## WORK REQUIRED:
Give only the number of lines that contain the word "step".

=====

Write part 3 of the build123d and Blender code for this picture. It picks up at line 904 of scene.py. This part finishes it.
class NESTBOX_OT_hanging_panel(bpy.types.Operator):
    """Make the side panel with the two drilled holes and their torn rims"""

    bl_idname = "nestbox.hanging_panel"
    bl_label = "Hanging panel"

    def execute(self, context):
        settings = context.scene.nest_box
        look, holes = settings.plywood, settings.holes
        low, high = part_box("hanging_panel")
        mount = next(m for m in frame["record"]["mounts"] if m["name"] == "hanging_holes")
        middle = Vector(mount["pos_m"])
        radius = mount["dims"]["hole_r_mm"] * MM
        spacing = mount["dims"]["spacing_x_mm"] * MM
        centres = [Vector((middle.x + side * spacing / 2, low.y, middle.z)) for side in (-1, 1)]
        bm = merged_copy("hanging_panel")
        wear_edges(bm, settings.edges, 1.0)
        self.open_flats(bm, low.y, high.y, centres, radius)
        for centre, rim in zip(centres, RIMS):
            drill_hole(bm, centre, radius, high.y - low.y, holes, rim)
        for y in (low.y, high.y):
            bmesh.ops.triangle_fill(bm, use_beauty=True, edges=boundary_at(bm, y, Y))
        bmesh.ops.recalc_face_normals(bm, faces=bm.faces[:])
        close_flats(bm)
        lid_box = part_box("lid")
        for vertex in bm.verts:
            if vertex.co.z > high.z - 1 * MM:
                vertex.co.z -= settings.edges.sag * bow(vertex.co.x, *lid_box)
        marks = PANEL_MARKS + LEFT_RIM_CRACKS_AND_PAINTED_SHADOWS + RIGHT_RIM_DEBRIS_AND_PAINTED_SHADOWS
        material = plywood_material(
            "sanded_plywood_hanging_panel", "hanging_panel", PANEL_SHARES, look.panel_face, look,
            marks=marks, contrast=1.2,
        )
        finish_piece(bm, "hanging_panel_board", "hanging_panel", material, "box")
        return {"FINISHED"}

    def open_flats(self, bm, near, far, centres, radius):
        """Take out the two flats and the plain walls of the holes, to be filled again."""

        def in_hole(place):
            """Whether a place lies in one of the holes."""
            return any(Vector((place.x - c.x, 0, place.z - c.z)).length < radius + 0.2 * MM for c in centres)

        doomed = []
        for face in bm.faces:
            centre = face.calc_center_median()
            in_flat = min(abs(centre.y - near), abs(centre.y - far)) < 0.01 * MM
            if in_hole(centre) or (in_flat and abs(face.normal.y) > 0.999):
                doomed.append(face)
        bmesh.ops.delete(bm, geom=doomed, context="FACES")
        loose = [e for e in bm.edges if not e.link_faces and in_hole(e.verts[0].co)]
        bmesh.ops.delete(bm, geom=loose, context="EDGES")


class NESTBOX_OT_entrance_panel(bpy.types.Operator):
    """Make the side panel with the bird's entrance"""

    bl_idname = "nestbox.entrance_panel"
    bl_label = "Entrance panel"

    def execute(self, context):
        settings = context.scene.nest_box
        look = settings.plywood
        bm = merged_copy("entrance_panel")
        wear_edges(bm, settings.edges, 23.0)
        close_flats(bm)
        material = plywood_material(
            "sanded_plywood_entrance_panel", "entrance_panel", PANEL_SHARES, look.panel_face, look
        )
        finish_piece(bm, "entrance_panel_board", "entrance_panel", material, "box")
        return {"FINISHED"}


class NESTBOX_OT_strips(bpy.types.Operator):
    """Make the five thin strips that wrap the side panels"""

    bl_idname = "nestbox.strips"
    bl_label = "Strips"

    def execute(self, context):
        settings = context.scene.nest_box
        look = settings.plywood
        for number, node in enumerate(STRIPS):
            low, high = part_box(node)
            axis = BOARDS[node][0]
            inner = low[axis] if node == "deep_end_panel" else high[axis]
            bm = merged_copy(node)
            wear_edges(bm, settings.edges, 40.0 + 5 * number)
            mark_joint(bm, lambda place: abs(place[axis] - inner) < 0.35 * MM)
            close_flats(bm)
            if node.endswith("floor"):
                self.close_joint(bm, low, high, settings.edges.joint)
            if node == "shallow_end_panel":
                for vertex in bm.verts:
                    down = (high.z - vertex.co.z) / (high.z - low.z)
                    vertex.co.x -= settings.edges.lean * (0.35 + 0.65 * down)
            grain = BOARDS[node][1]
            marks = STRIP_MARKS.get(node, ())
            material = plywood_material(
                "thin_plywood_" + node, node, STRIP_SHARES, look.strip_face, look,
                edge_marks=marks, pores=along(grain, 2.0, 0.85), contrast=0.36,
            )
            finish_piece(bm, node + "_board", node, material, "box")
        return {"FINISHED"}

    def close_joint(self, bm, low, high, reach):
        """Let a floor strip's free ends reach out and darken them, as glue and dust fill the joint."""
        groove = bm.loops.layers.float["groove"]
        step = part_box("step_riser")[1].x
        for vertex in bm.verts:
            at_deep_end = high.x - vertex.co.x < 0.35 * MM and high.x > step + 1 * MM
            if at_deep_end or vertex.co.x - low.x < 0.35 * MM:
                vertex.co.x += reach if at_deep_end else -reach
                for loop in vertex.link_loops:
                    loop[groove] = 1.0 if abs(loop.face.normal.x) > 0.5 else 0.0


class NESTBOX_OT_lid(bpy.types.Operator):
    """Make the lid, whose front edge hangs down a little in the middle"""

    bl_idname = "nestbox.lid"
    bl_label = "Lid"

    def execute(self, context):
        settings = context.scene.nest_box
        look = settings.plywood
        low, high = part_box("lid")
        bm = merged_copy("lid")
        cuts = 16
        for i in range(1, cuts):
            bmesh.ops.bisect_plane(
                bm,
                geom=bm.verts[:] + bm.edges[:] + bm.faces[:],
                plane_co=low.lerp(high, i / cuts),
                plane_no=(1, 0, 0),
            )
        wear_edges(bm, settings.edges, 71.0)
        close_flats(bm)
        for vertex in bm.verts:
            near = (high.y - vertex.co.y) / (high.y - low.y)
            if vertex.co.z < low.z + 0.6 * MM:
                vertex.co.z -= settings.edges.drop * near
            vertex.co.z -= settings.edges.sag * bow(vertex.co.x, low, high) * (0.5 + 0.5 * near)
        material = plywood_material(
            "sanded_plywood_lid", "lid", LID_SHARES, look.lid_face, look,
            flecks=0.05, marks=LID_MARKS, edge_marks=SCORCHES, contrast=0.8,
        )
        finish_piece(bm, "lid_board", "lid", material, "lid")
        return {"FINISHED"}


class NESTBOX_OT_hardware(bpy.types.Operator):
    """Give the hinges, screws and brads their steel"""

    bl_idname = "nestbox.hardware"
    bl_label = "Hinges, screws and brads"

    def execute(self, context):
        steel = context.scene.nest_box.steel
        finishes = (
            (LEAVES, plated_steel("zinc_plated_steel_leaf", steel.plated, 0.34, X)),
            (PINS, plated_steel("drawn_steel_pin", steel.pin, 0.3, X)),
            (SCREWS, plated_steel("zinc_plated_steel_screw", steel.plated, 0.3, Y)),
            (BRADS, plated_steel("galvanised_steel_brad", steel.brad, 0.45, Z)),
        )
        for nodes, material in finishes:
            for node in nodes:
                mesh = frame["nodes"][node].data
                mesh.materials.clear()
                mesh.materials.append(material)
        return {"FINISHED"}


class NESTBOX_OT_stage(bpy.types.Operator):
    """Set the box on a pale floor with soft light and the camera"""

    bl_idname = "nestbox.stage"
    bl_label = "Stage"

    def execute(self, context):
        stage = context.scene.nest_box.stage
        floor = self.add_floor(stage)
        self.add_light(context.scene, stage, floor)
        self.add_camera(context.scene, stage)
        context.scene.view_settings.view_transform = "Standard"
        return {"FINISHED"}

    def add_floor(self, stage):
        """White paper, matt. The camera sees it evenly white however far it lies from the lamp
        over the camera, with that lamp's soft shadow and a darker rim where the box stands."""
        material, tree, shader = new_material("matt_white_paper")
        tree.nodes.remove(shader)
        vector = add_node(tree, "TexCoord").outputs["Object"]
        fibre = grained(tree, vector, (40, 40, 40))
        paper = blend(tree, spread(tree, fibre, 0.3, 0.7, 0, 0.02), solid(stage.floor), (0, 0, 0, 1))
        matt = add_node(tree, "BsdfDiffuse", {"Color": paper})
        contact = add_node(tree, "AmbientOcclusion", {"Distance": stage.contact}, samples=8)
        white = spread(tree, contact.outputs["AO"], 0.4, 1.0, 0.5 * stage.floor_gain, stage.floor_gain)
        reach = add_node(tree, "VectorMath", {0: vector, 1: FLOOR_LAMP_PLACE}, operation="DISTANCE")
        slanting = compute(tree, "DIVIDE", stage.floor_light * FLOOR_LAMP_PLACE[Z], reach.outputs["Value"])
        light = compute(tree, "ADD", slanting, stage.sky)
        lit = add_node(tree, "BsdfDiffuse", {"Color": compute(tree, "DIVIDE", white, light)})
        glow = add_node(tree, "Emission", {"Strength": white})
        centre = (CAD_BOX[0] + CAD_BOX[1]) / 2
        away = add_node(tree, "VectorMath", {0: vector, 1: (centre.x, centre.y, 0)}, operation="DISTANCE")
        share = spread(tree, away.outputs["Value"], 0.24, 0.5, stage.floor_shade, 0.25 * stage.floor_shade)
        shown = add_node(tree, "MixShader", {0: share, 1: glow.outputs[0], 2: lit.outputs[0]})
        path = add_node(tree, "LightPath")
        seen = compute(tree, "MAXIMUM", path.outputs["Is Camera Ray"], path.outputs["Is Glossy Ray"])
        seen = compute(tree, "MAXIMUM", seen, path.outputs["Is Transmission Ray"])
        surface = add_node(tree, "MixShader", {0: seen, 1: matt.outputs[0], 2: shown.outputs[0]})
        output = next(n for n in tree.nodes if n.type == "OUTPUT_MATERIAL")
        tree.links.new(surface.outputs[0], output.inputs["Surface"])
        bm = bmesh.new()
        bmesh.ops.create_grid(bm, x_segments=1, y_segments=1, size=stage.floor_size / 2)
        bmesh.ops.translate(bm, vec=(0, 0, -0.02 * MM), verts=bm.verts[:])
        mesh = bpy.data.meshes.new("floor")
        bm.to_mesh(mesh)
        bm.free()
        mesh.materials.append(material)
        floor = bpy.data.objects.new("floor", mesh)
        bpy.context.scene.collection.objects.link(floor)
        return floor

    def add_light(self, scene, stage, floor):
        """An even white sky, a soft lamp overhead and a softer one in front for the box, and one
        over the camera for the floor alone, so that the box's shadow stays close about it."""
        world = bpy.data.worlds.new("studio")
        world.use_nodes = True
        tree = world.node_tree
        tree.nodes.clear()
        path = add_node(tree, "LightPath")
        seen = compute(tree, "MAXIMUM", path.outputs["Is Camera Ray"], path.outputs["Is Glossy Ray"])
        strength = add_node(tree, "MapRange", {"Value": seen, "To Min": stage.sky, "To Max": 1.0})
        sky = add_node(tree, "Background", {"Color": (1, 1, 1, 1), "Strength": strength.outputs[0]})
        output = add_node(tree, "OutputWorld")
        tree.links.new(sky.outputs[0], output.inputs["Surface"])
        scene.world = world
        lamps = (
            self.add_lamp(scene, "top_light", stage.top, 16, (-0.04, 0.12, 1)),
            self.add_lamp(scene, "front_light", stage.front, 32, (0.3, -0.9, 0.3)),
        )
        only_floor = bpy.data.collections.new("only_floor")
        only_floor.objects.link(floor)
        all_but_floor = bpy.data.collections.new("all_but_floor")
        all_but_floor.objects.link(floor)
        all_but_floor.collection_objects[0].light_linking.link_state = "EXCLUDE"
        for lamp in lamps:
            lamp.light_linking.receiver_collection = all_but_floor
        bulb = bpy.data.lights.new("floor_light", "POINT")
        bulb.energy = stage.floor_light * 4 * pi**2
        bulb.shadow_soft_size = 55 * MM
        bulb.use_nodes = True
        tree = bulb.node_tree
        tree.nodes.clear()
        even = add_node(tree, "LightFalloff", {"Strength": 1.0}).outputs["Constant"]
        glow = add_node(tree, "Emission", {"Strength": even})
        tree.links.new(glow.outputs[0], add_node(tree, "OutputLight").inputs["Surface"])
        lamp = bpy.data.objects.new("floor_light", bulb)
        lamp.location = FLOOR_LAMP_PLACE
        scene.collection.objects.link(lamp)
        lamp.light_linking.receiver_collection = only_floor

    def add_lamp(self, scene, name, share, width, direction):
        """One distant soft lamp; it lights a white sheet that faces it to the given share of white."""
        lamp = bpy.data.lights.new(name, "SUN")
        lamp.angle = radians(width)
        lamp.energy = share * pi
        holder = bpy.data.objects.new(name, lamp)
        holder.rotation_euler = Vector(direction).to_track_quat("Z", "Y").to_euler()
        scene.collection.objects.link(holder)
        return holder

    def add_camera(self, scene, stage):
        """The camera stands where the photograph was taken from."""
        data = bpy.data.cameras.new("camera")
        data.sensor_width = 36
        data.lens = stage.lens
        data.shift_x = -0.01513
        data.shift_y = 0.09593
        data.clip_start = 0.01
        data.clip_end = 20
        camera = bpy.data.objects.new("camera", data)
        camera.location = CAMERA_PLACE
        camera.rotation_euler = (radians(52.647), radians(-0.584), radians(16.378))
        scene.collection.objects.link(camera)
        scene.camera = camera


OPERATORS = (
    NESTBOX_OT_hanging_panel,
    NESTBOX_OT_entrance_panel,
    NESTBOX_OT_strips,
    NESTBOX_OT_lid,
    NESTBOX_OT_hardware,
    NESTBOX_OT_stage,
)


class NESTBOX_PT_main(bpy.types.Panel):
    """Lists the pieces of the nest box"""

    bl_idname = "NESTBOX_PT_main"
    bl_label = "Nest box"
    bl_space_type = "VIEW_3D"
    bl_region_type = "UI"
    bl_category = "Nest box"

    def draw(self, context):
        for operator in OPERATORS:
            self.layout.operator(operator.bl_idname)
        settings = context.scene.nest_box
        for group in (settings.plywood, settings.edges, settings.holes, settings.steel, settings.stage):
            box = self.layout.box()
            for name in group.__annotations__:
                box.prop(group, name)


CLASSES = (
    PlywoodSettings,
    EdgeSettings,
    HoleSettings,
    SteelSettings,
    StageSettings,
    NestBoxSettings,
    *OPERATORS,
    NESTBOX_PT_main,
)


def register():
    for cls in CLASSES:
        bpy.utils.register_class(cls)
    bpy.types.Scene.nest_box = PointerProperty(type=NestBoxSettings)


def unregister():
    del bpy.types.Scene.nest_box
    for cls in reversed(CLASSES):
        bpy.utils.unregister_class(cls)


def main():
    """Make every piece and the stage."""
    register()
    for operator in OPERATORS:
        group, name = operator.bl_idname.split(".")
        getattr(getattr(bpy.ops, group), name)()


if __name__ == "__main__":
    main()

=====

## RESULT OF THIS EXERCISE:
2